The "HACK HACK HACK HACK" code path relies on the VM entries in the
region staying intact while it keeps the map unlocked, as it passes
direct pointers to the entries into vm_fault_wire(), and also walks the
list of entries in the region by following the vme_next pointers in the
entries. Yet, this assumption is violated by the entries getting
concurrently modified by other kernel code operating on adjacent VM
regions, as described above. This is not only undefined behavior in the
sense of the C language standard, but can also cause very real issues.

Specifically, we've been seeing the VM subsystem deadlock when building
Mach with SMP support and running a test program that calls
mach_port_names() concurrently and repearedly. mach_port_names()
implementation allocates and wires down memory, and when called from
multiple threads, it was likely to allocate, and wire, several adjacent
regions of memory, which would then cause entry coalescence/extension
and clipping to kick in. The specific sequence of events that led to a
deadlock appear to have been:

1. Multiple threads execute mach_port_names() concurrently.
2. One of the threads is wiring down a memory region, another is
   unwiring an adjacent memory region.
3. The wiring thread has unlocked the ipc_kernel_map, and called into
4. Due to entry coalescence/extension, the entry the wiring thread was
   going to wire down now describes a broader region of memory, namely
   it includes an adjustent region of memory that has previously been
   wired down by the other thread that is about to unwire it.
5. The wiring thread sets the busy bit on a wired-down page that the
   unwiring thread is about to unwire, and is waiting to take the map
   lock for reading in vm_map_verify().
6. The unwiring thread holds the map lock for writing, and is waiting
   for the page to lose its busy bit.
7. Deadlock!

To prevent this from happening, we have to ensure that the VM entries,
at least as passed into vm_fault_wire() and as used for walking the list
of such entries, stay intact while we have the map unlocked. One simple
way to achieve that that I have proposed previously is to make a
temporary copy of the VM entries in the region, and pass the copies into
vm_fault_wire(). The entry copies would not be affected by coalescence/
extension, even if the original entries in the map are. This is however
only straigtforward to do when there's just a single entry describing
the while region, and there are further concerns with e.g. whether the
underlying memory objects could, too, get coalesced.

Arguably, making copies of the memory entries is making the hack even
bigger.
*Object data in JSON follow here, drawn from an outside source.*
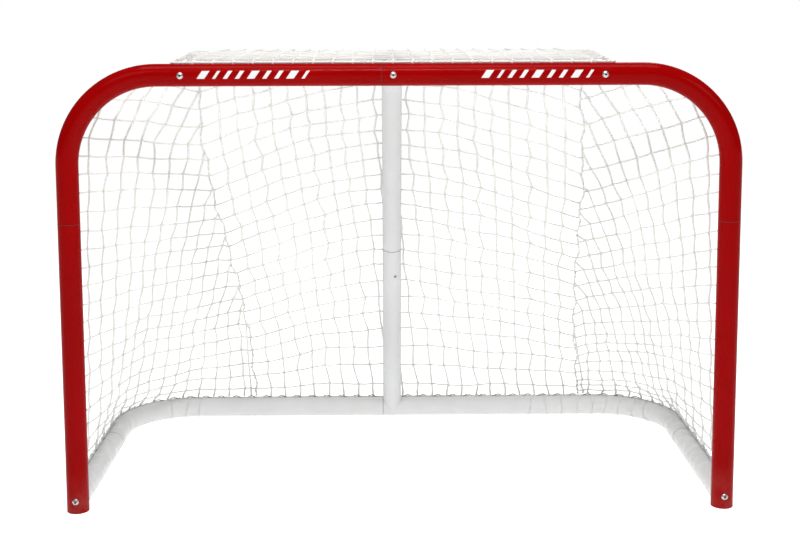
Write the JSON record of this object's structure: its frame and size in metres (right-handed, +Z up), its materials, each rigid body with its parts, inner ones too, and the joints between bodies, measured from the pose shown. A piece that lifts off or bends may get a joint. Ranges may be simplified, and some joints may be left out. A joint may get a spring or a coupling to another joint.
{
  "type": "hockey goal net",
  "caption": "Full-size knock-down hockey goal: red tubular posts and crossbar, white base, centre bar and top shelf, laced white mesh net open at the front.",
  "frame": {"origin": "centre of the footprint on the ground, under the goal", "axes": "+Z up; +X across the mouth to the right as seen by a player facing it; +Y from the mouth into the net"},
  "size_m": [1.8288, 0.8848, 1.2457],
  "materials": {
    "frame_red": "gloss powder coat, deep red",
    "frame_white": "gloss powder coat, white",
    "fastener_steel": "zinc-plated, bright",
    "button_steel": "plain spring steel, dull",
    "plug_plastic": "matt moulded plastic",
    "cord": "braided white cord",
    "net_twine": "knotless white twine"
  },
  "bodies": {
    "frame": {"left_corner_tube": "frame_red", "right_corner_tube": "frame_red", "left_post_tube": "frame_red", "right_post_tube": "frame_red", "left_side_rail": "frame_white", "right_side_rail": "frame_white", "left_rear_rail": "frame_white", "right_rear_rail": "frame_white", "centre_bar_upper": "frame_white", "centre_bar_lower": "frame_white", "top_shelf_bar": "frame_white", "crossbar_centre_bolt": "fastener_steel", "shelf_bolts": "fastener_steel", "foot_bolts": "fastener_steel", "base_centre_bolt": "fastener_steel", "centre_bar_insert": "fastener_steel", "shelf_bar_inserts": "fastener_steel", "side_rail_inserts": "fastener_steel", "centre_bar_foot_insert": "fastener_steel", "foot_plugs": "plug_plastic", "snap_spring": "button_steel", "left_post_cord": "cord", "right_post_cord": "cord", "crossbar_cord": "cord", "net_hooks": "frame_white", "base_hem_cords": "cord", "base_hooks": "frame_white", "net_left_panel": "net_twine", "net_right_panel": "net_twine", "net_back_panel": "net_twine", "net_top_panel": "net_twine", "left_net_seam": "net_twine", "right_net_seam": "net_twine"},
    "button": {"snap_button": "button_steel"}
  },
  "joints": [
    {"name": "snap_button_press", "type": "slide", "parent": "frame", "child": "button", "axis": [-0.342, 0.8926, 0.2937], "range_m": [0, 0.0052], "stiffness_N_per_m": 900, "springref_m": -0.002, "deforming": ["snap_spring"]}
  ]
}
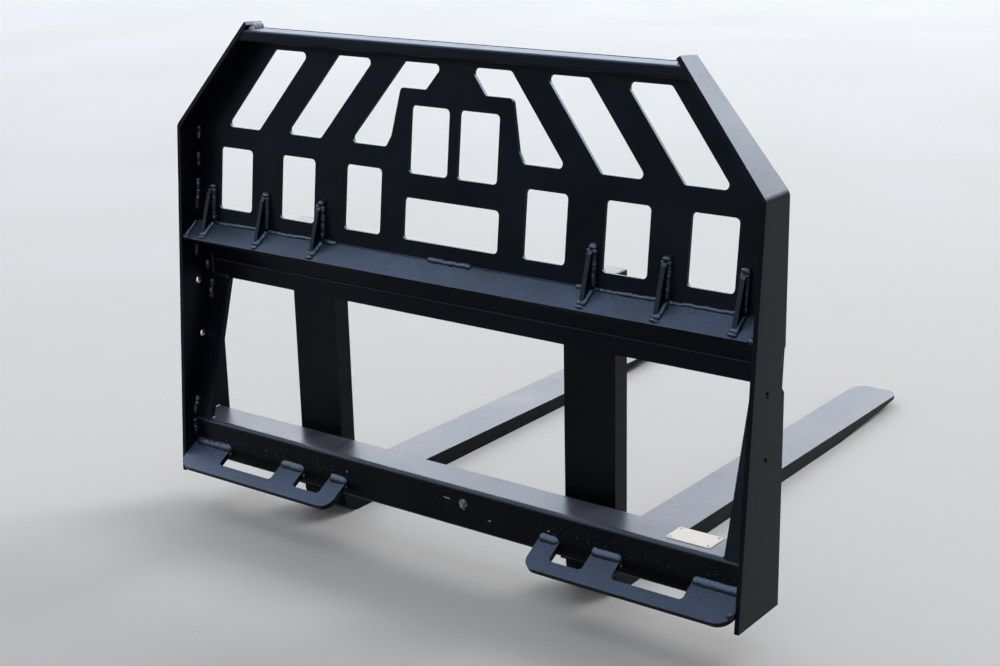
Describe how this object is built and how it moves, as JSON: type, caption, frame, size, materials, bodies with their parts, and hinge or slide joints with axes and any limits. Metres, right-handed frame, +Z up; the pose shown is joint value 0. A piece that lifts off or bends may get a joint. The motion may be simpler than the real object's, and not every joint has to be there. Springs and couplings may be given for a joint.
{
  "type": "pallet fork attachment",
  "caption": "Loader pallet fork attachment: welded carriage frame with a windowed guard plate, a coupler lip behind and tapered forks that slide along the carriage bars.",
  "frame": {"origin": "centre of the bounding box at ground height, under the forks; x = 0 is the frame's middle plane", "axes": "+X to the right seen from behind, +Y forward along the forks, +Z up"},
  "size_m": [1.2, 1.2818, 0.9147],
  "materials": {
    "frame_black": "satin",
    "fork_black": "satin",
    "latch_steel": "satin",
    "data_plate_cream": "gloss"
  },
  "bodies": {
    "frame": {"wing_left": "frame_black", "wing_right": "frame_black", "guard_plate": "frame_black", "top_tube": "frame_black", "coupler_lip": "frame_black", "pocket_plate": "frame_black", "upper_carriage_bar": "frame_black", "lower_carriage_bar": "frame_black", "lower_beam": "frame_black", "guide_bar_left": "frame_black", "guide_bar_right": "frame_black", "rib_left_inner": "frame_black", "rib_left_middle": "frame_black", "rib_left_outer": "frame_black", "rib_right_inner": "frame_black", "rib_right_middle": "frame_black", "rib_right_outer": "frame_black", "lock_plate_left": "frame_black", "lock_plate_right": "frame_black", "beam_plug": "frame_black", "data_plate": "data_plate_cream"},
    "fork_left_body": {"fork_left": "fork_black", "upper_hook_left": "fork_black", "lower_hook_left": "fork_black"},
    "fork_right_body": {"fork_right": "fork_black", "upper_hook_right": "fork_black", "lower_hook_right": "fork_black"},
    "latch_left_body": {"latch_pin_left": "latch_steel", "latch_handle_left": "latch_steel"},
    "latch_right_body": {"latch_pin_right": "latch_steel", "latch_handle_right": "latch_steel"}
  },
  "joints": [
    {"name": "left_fork_slide", "type": "slide", "parent": "frame", "child": "fork_left_body", "axis": [1, 0, 0], "range_m": [-0.1545, 0.2575]},
    {"name": "right_fork_slide", "type": "slide", "parent": "frame", "child": "fork_right_body", "axis": [1, 0, 0], "range_m": [-0.1545, 0.2575]},
    {"name": "left_latch_lift", "type": "slide", "parent": "fork_left_body", "child": "latch_left_body", "axis": [0, 0, 1], "range_m": [-0.008, 0]},
    {"name": "right_latch_lift", "type": "slide", "parent": "fork_right_body", "child": "latch_right_body", "axis": [0, 0, 1], "range_m": [-0.008, 0]}
  ]
}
This patch instead implements a relatively clean solution that,
arguably, makes the whole thing less of a hack: namely, making use of
the in-transition bit on VM entries to prevent coalescence and any other
unwanted effects. The entry in-transition bit was introduced for a very
similar use case: the VM map copyout logic has to temporarily unlock the
map to run its continuation, so it marks the VM entries it copied out
into the map up to that point as being "in transition", asking other
code to hold off making any serious changes to those entries. There's a
companion "needs wakeup" bit that other code can set to block on the VM
entry exiting this in-transition state; the code that puts an entry into
the in-transition state is expected to, when unsetting the in-transition
bit back, check for needs_wakeup being set, and wake any waiters up in
that case, so they can retry whatever operation they wanted to do. There
is no need to check for needs_wakeup in case of vm_map_pageable_scan(),
however, exactly because we expect kernel code to be "well-behaved" and
not make any attempts to modify the VM region.

This relies on the in-transition bit inhibiting coalescence/extension,
as implemented in the previous commit.

Also, fix a tiny sad misaligned comment line.
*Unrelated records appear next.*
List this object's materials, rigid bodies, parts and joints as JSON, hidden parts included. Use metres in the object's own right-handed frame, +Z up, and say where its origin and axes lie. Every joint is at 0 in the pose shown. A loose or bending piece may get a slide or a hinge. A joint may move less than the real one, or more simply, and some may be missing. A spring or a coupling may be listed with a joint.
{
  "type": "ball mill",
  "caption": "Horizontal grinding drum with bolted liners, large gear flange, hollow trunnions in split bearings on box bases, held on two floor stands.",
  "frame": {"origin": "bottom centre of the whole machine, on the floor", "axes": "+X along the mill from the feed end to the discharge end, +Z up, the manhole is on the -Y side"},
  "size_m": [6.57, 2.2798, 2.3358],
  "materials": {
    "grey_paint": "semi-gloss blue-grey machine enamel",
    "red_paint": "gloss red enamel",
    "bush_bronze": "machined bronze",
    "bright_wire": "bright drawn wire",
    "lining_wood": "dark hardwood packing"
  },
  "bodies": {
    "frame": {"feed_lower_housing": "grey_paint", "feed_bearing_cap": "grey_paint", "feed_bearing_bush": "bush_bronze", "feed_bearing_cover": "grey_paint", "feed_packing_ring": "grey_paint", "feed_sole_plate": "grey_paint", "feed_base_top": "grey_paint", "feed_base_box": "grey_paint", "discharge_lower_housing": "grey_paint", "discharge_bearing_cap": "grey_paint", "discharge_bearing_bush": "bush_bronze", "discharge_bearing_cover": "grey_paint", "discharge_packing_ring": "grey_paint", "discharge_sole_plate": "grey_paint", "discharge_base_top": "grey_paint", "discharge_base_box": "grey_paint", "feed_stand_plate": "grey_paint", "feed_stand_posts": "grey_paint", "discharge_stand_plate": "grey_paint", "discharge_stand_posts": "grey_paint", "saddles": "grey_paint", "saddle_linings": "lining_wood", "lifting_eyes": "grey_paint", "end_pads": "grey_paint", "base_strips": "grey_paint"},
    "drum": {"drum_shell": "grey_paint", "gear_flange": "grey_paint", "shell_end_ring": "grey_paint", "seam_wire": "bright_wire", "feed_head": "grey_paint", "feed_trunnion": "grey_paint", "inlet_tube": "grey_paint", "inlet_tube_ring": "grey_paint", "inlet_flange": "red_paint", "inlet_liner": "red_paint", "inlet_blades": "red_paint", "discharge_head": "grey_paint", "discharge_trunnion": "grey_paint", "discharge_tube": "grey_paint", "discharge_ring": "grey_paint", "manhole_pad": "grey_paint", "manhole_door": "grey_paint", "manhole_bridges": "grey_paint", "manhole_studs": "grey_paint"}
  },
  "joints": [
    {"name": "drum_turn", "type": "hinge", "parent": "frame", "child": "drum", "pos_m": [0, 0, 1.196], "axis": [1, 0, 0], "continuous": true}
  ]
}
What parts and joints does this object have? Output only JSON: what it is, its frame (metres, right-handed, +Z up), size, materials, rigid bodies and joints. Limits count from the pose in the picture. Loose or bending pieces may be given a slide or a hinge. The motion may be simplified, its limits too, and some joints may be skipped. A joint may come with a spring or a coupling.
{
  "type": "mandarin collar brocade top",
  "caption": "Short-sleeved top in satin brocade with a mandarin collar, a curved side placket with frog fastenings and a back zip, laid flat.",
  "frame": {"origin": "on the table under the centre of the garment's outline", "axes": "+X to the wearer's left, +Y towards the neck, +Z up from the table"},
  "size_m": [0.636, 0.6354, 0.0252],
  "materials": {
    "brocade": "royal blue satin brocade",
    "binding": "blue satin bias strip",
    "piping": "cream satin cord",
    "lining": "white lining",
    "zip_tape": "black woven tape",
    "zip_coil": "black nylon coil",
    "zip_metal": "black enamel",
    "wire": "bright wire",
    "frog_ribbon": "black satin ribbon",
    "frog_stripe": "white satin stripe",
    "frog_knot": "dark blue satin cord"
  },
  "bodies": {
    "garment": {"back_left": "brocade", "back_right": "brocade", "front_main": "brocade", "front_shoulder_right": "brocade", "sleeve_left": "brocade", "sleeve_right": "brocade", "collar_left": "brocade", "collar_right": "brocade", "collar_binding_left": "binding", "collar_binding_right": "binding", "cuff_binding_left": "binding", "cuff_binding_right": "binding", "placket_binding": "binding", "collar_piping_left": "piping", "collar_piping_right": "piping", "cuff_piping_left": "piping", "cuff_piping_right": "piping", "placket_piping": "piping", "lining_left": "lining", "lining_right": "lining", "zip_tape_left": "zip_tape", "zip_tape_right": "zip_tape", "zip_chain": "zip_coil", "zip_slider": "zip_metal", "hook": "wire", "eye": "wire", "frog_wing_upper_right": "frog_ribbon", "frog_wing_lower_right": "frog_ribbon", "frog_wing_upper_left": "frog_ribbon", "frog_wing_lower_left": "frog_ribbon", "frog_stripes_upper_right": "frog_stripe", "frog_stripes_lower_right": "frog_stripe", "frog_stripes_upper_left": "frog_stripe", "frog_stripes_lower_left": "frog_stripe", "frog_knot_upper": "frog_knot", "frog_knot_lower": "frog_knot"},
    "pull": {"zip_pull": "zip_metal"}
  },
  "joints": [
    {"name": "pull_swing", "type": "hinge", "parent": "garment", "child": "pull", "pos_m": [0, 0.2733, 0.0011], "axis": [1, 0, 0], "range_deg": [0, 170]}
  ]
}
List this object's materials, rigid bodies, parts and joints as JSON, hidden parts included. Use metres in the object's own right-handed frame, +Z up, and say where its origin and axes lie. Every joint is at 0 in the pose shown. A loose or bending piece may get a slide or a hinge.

Reported-by: Damien Zammit <damien@zamaudio.com>
Helped-by: Damien Zammit <damien@zamaudio.com>
 vm/vm_map.c | 27 ++++++++++++++++++++++++++-
 1 file changed, 26 insertions(+), 1 deletion(-)
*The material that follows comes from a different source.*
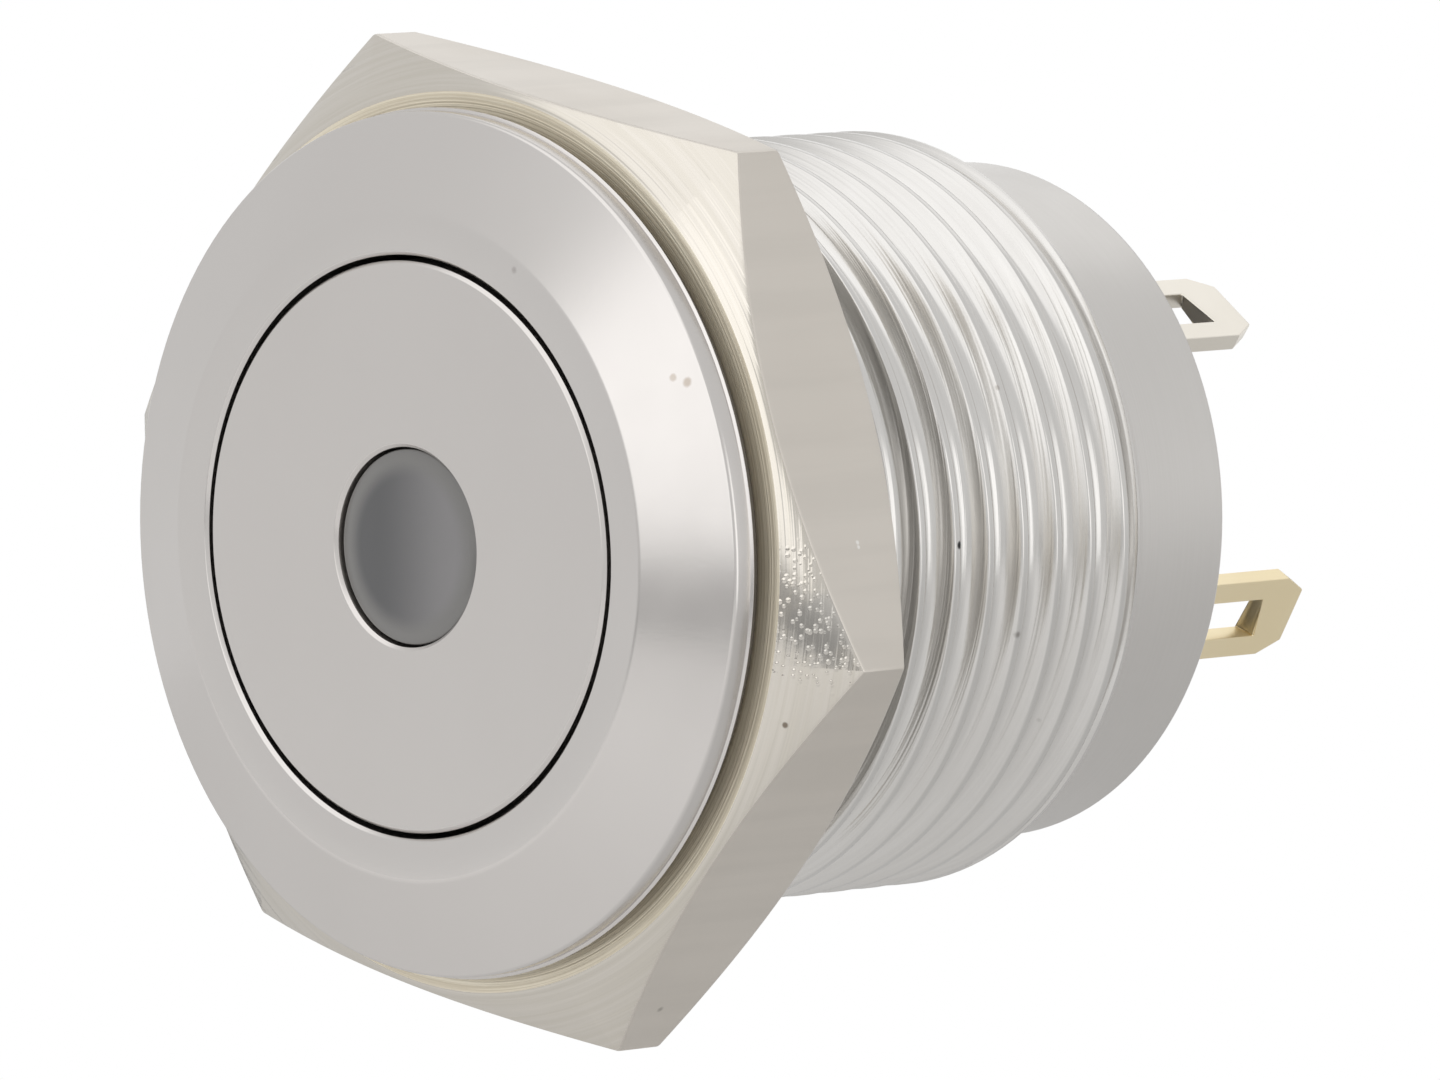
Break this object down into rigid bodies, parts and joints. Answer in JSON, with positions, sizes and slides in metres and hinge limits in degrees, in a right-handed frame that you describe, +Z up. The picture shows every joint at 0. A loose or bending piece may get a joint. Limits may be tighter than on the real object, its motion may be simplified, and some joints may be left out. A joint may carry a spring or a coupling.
{
  "type": "pushbutton switch",
  "caption": "Round metal momentary pushbutton for panel mounting, with a flush lit button, a threaded barrel, a hexagonal nut and pierced solder lugs.",
  "frame": {"origin": "centre of the head's rear face, where the head meets the panel, on the barrel's axis", "axes": "+Y along the barrel's axis from the head to the solder lugs, so the button faces -Y; +Z up and +X right, seen from the front"},
  "size_m": [0.0216, 0.022, 0.0208],
  "materials": {
    "nickel_plate": "turned brass with satin nickel plate",
    "nickel_plate_nut": "nickel plate over machined brass",
    "satin_nickel": "fine satin nickel",
    "black_rubber": "matt",
    "smoke_lens": "smoky translucent plastic",
    "black_moulding": "moulded, matt",
    "spring_bronze": "rolled strip",
    "contact_silver": "bright silver",
    "spring_steel": "drawn wire",
    "epoxy": "cast, slightly glossy",
    "gilt_brass": "thin gilt plate",
    "lamp_resin": "clear tinted resin",
    "tinned_lead": "tinned",
    "resistor_body": "lacquered"
  },
  "bodies": {
    "housing": {"housing_shell": "nickel_plate", "panel_seal": "black_rubber", "contact_base": "black_moulding", "epoxy_seal": "epoxy", "terminal_common": "gilt_brass", "terminal_normally_open": "gilt_brass", "terminal_lamp_plus": "gilt_brass", "terminal_lamp_minus": "gilt_brass", "fixed_contact_common": "contact_silver", "fixed_contact_open": "contact_silver", "led": "lamp_resin", "led_anode_lead": "tinned_lead", "led_cathode_lead": "tinned_lead", "series_resistor": "resistor_body"},
    "button": {"button_cap": "satin_nickel", "dot_lens": "smoke_lens", "plunger": "black_moulding", "bridge_retainer": "black_moulding", "button_seal": "black_rubber", "return_spring": "spring_steel"},
    "bridge": {"contact_bridge": "spring_bronze", "moving_contact_common": "contact_silver", "moving_contact_open": "contact_silver", "contact_spring": "spring_steel"},
    "nut": {"hex_nut": "nickel_plate_nut"}
  },
  "joints": [
    {"name": "button_press", "type": "slide", "parent": "housing", "child": "button", "axis": [0, 1, 0], "range_m": [0, 0.0015], "stiffness_N_per_m": 2000, "springref_m": -0.001, "deforming": ["return_spring"]},
    {"name": "bridge_travel", "type": "slide", "parent": "housing", "child": "bridge", "axis": [0, 1, 0], "range_m": [0, 0.001], "deforming": ["contact_spring"]},
    {"name": "nut_run", "type": "slide", "parent": "housing", "child": "nut", "axis": [0, 1, 0], "range_m": [0, 0.008]}
  ],
  "couplings": [
    {"joint": "bridge_travel", "follows": "button_press", "ratio": 0.65}
  ]
}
diff --git a/vm/vm_map.c b/vm/vm_map.c
index 6bfc527f..8a9c6988 100644
--- a/vm/vm_map.c
+++ b/vm/vm_map.c
@@ -1555,9 +1555,21 @@ static void vm_map_pageable_scan(
         * while we have it unlocked.  We cannot trust user threads
         * to do the same.
+        * We set the in_transition bit in the entries to prevent
+        * them from getting coalesced with their neighbors at the
+        * same time as we're accessing them.
+        *
        if (vm_map_pmap(map) == kernel_pmap) {
+               for (entry = start_entry;
+                    (entry != vm_map_to_entry(map)) &&
+                    (entry->vme_end <= end);
+                    entry = entry->vme_next) {
+                       assert(!entry->in_transition);
+                       entry->in_transition = TRUE;
+                       entry->needs_wakeup = FALSE;
+               }
                vm_map_unlock(map); /* trust me ... */
        } else {
@@ -1583,6 +1595,19 @@ static void vm_map_pageable_scan(
        if (vm_map_pmap(map) == kernel_pmap) {
+               for (entry = start_entry;
+                    (entry != vm_map_to_entry(map)) &&
+                    (entry->vme_end <= end);
+                    entry = entry->vme_next) {
+                       assert(entry->in_transition);
+                       entry->in_transition = FALSE;
+                       /*
+                        *      Nothing should've tried to access
+                        *      this VM region while we had the map
+                        *      unlocked.
+                        */
+                       assert(!entry->needs_wakeup);
+               }
        } else {
@@ -5037,7 +5062,7 @@ vm_map_coalesce_entry(
         *      Get rid of the entry without changing any wirings or the pmap,
-       *       and without altering map->size.
+        *      and without altering map->size.